2. Seconda regola: lavorare duramente.

Il Leader deve essere in prima linea e farsi in quattro per dare l’esempio e riuscire a galvanizzare le doti e le qualità di ognuno.

Sacchi aveva infatti un’incrollabile convinzione: tramite il duro lavoro, la fedeltà e l’ abnegazione, si ottengono i risultati. Questa prospettiva lo ha portato anche a rinunciare, ad inizio carriera, a maggiori compensi in club che però non erano disposti ad investire in un sogno ed erano propensi ad accontentarsi, a fare un contratto di lungo corso ad un allenatore che avrebbe dovuto traghettare la squadra in una placida aurea mediocritas. E questo per Sacchi, uno che arrivava in anticipo ad ogni allenamento, e che quando non era sul campo ad allenare, passava il suo tempo studiando le più forti formazioni della storia del calcio, non era concepibile.

 

Sacchi-allenamento
Arrigo Sacchi in allenamento durante uno dei suoi anni d’oro alla guida dell’A.C. Milan, che portò alla conquista dei più prestigiosi trofei calcistici nazionali ed internazionali.

 

E infine quando la squadra è fisicamente e mentalmente pronta, quando c’è affiatamento, e disponibilità all’aiuto reciproco:

3. Terza regola: perseguire una visione personale e coinvolgente.

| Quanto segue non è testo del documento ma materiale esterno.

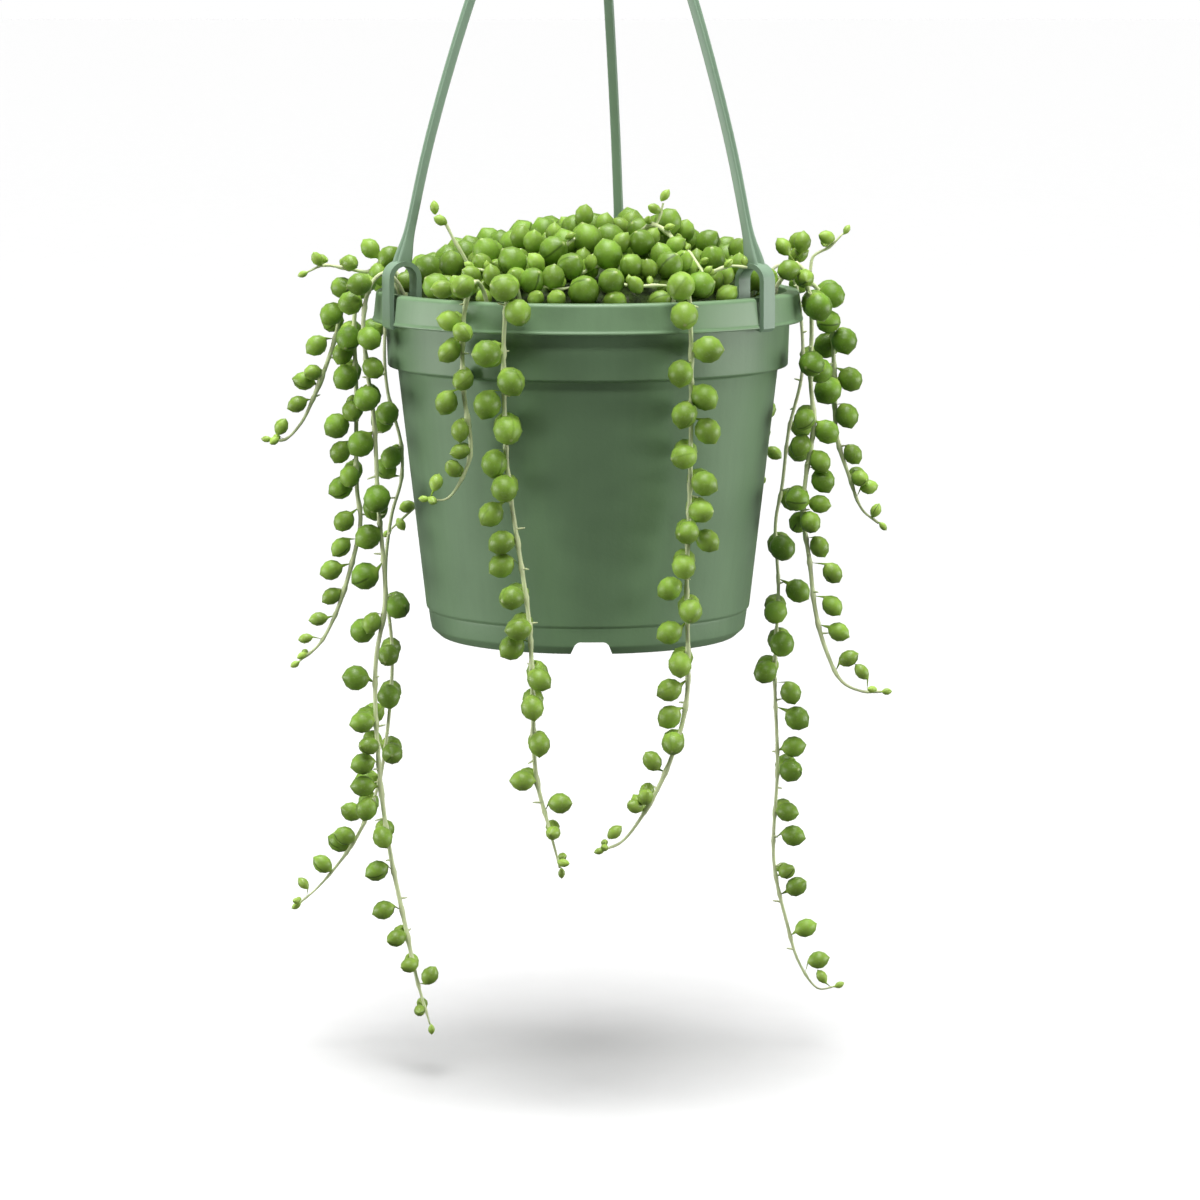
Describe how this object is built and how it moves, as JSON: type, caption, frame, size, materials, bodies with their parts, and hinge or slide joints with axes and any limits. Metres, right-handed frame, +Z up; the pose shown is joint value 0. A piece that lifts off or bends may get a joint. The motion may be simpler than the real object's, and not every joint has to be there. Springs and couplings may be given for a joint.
{
  "type": "potted string of pearls",
  "caption": "Hanging plastic pot on a clip-on hanger with a hook, planted with a string of pearls whose beaded stems form a low mound and trail over the rim",
  "frame": {"origin": "Inside top of the hook, where the whole thing hangs. The rim's top is 205 mm below it.", "axes": "+Z up, -Y to the front as in the picture, +X to the right."},
  "size_m": [0.1951, 0.1503, 0.4363],
  "materials": {
    "pot_plastic": "satin",
    "hanger_plastic": "satin",
    "potting_mix": "matte",
    "mound_leaves": "satin",
    "leaves": "satin",
    "young_leaves": "satin"
  },
  "bodies": {
    "root": {"pot": "pot_plastic", "hanger": "hanger_plastic", "soil": "potting_mix", "mound": "mound_leaves", "strand_front_1": "young_leaves", "strand_front_2": "leaves", "strand_front_3": "leaves", "strand_left_1": "leaves", "strand_left_2": "leaves", "strand_left_3": "leaves", "strand_left_4": "leaves", "strand_right_1": "leaves", "strand_right_2": "leaves", "strand_right_3": "leaves", "sprig_left": "young_leaves", "sprig_right": "young_leaves", "strand_back_1": "leaves", "strand_back_2": "leaves", "strand_back_3": "leaves", "strand_back_4": "leaves", "strand_back_5": "leaves"}
  },
  "joints": []
}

Un buon leader non è qualcuno che ordina ma qualcuno che convince. Nel calcio l’affiatamento di una squadra e la disponibilità al sacrificio dei giocatori non sono mai passati inosservati, persino il più burbero e coriaceo tra i tifosi avrà il cuore ammorbidito da una squadra che in campo dà l’anima e non avrà di che lamentarsi. In un’azienda vale lo stesso principio, persino il più esigente dei clienti percepisce l’impegno ed è disposto a ripagarlo.